> TO DO
Copy every line of the data in which the word "part" occurs.

Lines of data:

_ _ _ _ _ _ _

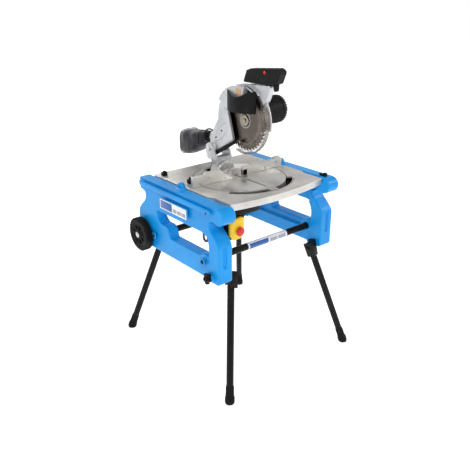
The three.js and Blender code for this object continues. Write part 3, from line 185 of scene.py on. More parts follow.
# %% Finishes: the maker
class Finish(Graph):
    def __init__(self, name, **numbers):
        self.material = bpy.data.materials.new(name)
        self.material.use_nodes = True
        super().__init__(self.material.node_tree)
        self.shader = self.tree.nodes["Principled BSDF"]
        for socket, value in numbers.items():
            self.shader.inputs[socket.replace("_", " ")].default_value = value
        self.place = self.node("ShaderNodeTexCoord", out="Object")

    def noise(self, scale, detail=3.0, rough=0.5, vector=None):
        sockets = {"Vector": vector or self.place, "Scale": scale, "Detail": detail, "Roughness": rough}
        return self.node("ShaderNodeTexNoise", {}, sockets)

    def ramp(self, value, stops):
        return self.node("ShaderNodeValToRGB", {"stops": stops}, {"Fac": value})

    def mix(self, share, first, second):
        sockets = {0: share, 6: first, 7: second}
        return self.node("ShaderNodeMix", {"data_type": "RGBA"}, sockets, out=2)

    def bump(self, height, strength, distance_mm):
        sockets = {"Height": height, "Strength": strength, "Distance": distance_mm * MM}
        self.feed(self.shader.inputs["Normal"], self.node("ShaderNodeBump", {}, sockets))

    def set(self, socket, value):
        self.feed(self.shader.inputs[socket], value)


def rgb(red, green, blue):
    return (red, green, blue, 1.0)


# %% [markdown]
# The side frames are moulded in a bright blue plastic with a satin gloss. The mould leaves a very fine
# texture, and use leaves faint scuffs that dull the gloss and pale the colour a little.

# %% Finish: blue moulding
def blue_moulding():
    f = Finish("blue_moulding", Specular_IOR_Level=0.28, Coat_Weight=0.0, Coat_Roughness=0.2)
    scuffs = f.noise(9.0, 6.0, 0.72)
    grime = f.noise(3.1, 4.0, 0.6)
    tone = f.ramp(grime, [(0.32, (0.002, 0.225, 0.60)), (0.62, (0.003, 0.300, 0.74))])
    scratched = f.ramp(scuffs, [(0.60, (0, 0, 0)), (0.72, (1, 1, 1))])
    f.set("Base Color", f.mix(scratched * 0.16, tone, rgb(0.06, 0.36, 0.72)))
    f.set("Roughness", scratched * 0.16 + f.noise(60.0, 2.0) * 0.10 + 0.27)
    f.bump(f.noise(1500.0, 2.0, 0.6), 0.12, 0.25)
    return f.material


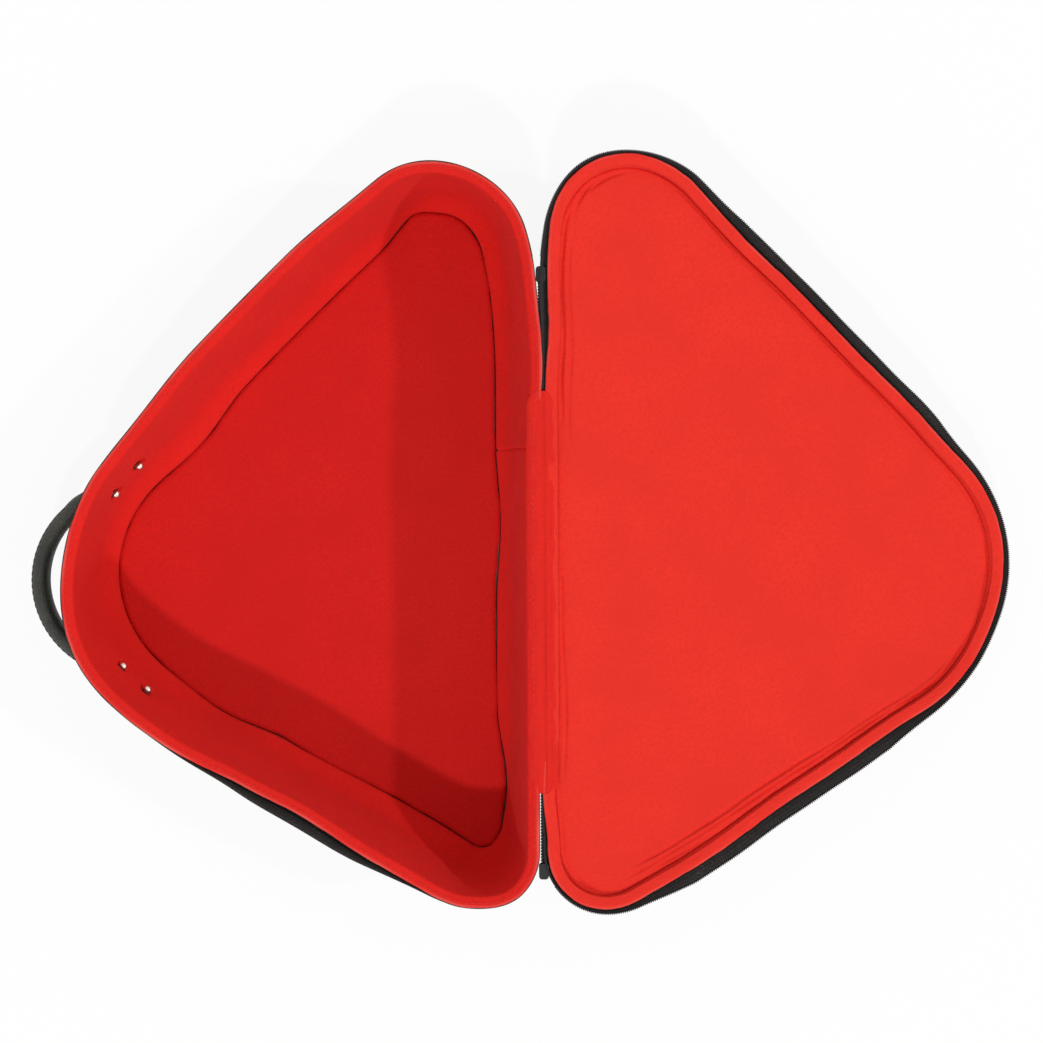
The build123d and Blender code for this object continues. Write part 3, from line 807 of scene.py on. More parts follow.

_ _ _ _ _ _ _

> EXERCISE RESPONSE
The three.js and Blender code for this object continues. Write part 3, from line 185 of scene.py on. More parts follow.
The build123d and Blender code for this object continues. Write part 3, from line 807 of scene.py on. More parts follow.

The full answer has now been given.